Y’a les petits comiques…
«Je recherche une bonne femme de ménage et je regarde sur votre site web mais celles qui annoncent se trouvent à Laval ou à Rawdon… Bizarre pour un journal du Nord!! La fille, Josée Pilotte, qui critique pas mal tout, est-ce qu’elle fait des ménages!!??»
(Jean-Philippe B., Saint-Sauveur)
Cher J-P: J’me peux plus! V’la enfin quelqu’un qui m’a comprise. J’me vois déjà troquer la plume pour le plumeau. Non mais, franchement! Ou bien t’es sérieux et tu crois que je fais les ménages comme «side-line» le week-end – alors t’es un vrai gars; ou bien tu veux jouer au séducteur – pis, ben… t’es un vrai gars!

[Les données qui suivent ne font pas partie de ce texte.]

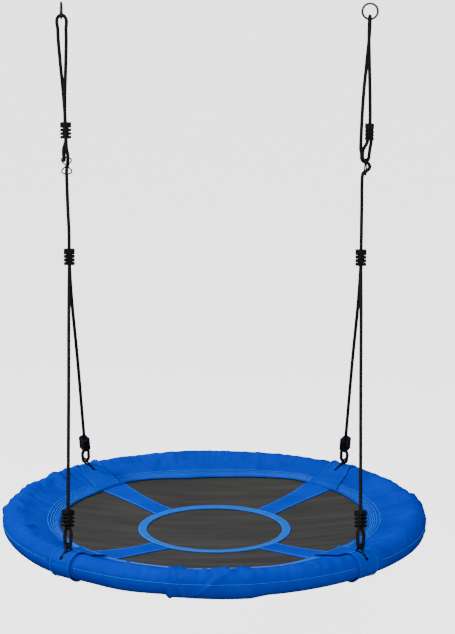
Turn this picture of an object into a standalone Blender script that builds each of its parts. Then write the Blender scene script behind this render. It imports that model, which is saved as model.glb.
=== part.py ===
"""Saucer nest swing: a round mat stretched in a padded hoop, hung on four ropes from two steel rings.

Metres, +Z up. The origin is midway between the centres of the two rings, +X points to the right
ring and the front of the seat is at -Y. Each side has a front and a rear rope that meet in a Y clamp.
From there one rope runs up, weaves through a figure-eight adjuster, turns over the ring and comes
back down to an end clamp, whose eye is hooked in the adjuster.
"""

import math

import bmesh
import bpy
from mathutils import Matrix, Vector

# Driving dimensions
SEAT_DROP = 1.192  # ring centres down to the middle of the rim
SEAT_RADIUS = 0.500
RIM_SECTION_RADIUS = 0.029
RIM_RADIUS = SEAT_RADIUS - RIM_SECTION_RADIUS
RING_HALF_SPAN = 0.348
Y_CLAMP_HALF_SPAN = 0.3365
Y_CLAMP_DROP = 0.565
EYE_X = 0.324
EYE_Y = 0.342
EYE_ABOVE_RIM = 0.038
HEM_RADIUS = 0.360
MAT_RADIUS = 0.438
MAT_SAG = 0.0365
MAT_SAG_RADIUS = 0.420

# Sections
ROPE_RADIUS = 0.004
RING_RADIUS = 0.0175
RING_WIRE_RADIUS = 0.0025
LINK_WIRE_RADIUS = 0.0023
ADJUSTER_WIRE_RADIUS = 0.0016
HOOP_TUBE_RADIUS = 0.0125
HOOP_WALL = 0.0012
SPIGOT_WALL = 0.0015
SPIGOT_LENGTH = 0.060
FOAM_WALL = 0.0112
COVER_WALL = 0.0012
BAND_WALL = 0.0012
MAT_WALL = 0.0020
STRAP_WALL = 0.0012
GAP = 0.0003  # between pieces that touch
FACET_GAP = 0.0008  # between curved sheets, whose facets differ
LEAD = 0.0030  # straight stretch where a rope leaves a clamp

# Reinforcement bands, slits and links
BAND_HALF_ANGLE = math.radians(4.0)
LINK_HALF_ANGLE = math.radians(3.5)
SLIT_INNER_RADIUS = 0.440
SLIT_OUTER_RADIUS = 0.497
SLIT_WIDTH = 0.0128
SLIT_FLOOR = 0.010
LINK_FOOT_RADIUS = HOOP_TUBE_RADIUS + LINK_WIRE_RADIUS + 0.0020
LINK_TOP_RADIUS = 0.0082

# Straps and centre ring on the mat
TAPE_OUTER_RADIUS = 0.181
TAPE_INNER_RADIUS = 0.160
STRAP_INNER_RADIUS = 0.183
STRAP_RING_WIDTH = 0.060
STRAP_HEM_WIDTH = 0.088
STRAP_WAIST_WIDTH = 0.050

# Clamps: ribs round a core that holds two strands side by side
CLAMP_HEIGHT = 0.036
RIB_HEIGHT = 0.0044
RIB_PITCH = 0.0084
RIB_COUNT = 3
RIB_SIZE = (0.0200, 0.0250)
CORE_SIZE = (0.0176, 0.0140)
STRAND_OFFSET = 0.0043
LOWER_CLAMP_UP_ROPE = 0.066

# Adjuster and end clamp, below the ring's centre
ADJUSTER_DROP = 0.3535
ADJUSTER_OFFSET = 0.003
ADJUSTER_HALF_HEIGHT = 0.0190
ADJUSTER_HALF_WIDTH = 0.0115
ADJUSTER_CROSSING = 0.00175
END_CLAMP_DROP = 0.273
END_CLAMP_OFFSET = 0.0094
LOOP_END = (-0.0098, -0.0020, -0.3070)  # where the loop meets the weave
WEAVE_END = (-0.0067, -0.0300)  # from the adjuster's centre
LEAN = Y_CLAMP_HALF_SPAN - RING_HALF_SPAN  # sideways, from the ring down to the Y clamp

ATTACH_ANGLE = math.atan2(EYE_Y, EYE_X)
CORNERS = {
    "back_right": (1, 1),
    "back_left": (-1, 1),
    "front_left": (-1, -1),
    "front_right": (1, -1),
}


# Scene, materials and objects
def clear_scene():
    for obj in list(bpy.data.objects):
        bpy.data.objects.remove(obj, do_unlink=True)


def new_collection(name):
    collection = bpy.data.collections.new(name)
    bpy.context.scene.collection.children.link(collection)
    return collection


def linear(channel):
    return channel / 12.92 if channel <= 0.04045 else ((channel + 0.055) / 1.055) ** 2.4


def principled(name, hex_colour, roughness, metallic=0.0):
    material = bpy.data.materials.new(name)
    material.use_nodes = True
    shader = material.node_tree.nodes["Principled BSDF"]
    channels = [int(hex_colour[i : i + 2], 16) / 255 for i in (0, 2, 4)]
    shader.inputs["Base Color"].default_value = (*map(linear, channels), 1.0)
    shader.inputs["Roughness"].default_value = roughness
    shader.inputs["Metallic"].default_value = metallic
    return material


def place(name, data, material, collection=None):
    obj = bpy.data.objects.new(name, data)
    (collection or PARTS).objects.link(obj)
    data.materials.append(material)
    return obj


def mesh_from(bm, name):
    mesh = bpy.data.meshes.new(name)
    bm.normal_update()
    bm.to_mesh(mesh)
    bm.free()
    mesh.shade_smooth()
    mesh.set_sharp_from_angle(angle=math.radians(40))
    return mesh


def wire(name, points, radius, material, cyclic=False):
    """A round bar or rope along the points, eight-sided."""
    curve = bpy.data.curves.new(name, "CURVE")
    curve.dimensions = "3D"
    curve.bevel_depth = radius
    curve.bevel_resolution = 2
    curve.use_fill_caps = not cyclic
    spline = curve.splines.new("POLY")
    spline.points.add(len(points) - 1)
    for point, co in zip(spline.points, points):
        point.co = (*co, 1.0)
    spline.use_cyclic_u = cyclic
    return place(name, curve, material)


def smooth_route(points, spacing):
    """Points at the given spacing on a smooth curve through the route's own points."""
    points = [Vector(p) for p in points]
    ends = [2 * points[0] - points[1], *points, 2 * points[-1] - points[-2]]
    route = [points[0]]
    for before, start, end, after in zip(ends, ends[1:], ends[2:], ends[3:]):
        count = max(1, round((end - start).length / spacing))
        for step in range(1, count + 1):
            t = step / count
            tangent_in, tangent_out = (end - before) / 2, (after - start) / 2
            route.append(
                start * (2 * t**3 - 3 * t**2 + 1)
                + tangent_in * (t**3 - 2 * t**2 + t)
                + end * (3 * t**2 - 2 * t**3)
                + tangent_out * (t**3 - t**2)
            )
    return route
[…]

Z’avez remarqué? Ben oui: c’est juste des hommes qui signent!… Et dire que les femmes qui m’ont écrit, toutes, ont saisi cette envie de se réinventer ailleurs l’espace d’un instant ou d’une marche aux côtés de mon sage-homme au chapelet.
Incompréhension entre les sexes? Pourtant j’avais l’impression qu’on parlait la même langue, qu’on s’exprimait clairement, bref que l’on communiquait. Au fond, le constat demeure: les hommes sortent de la taverve pis puent le Brut 33; les femmes, elles, savourent le bistro français, sentent le Chanel no 5 et… respirent le Brut 33!
L’Occident résumée ainsi n’en rend l’Inde que plus attirante!
Messieurs, surtout n’arrêtez pas de m’écrire. Sans vous ma vie d’éditrice manquerait de couleur.
Mais Babel… Je vous le suggère fortement!
Un film dont on a un goût de (re)parler, qui nous permet de rêver un monde moins con, peuplé d’humains plus humains.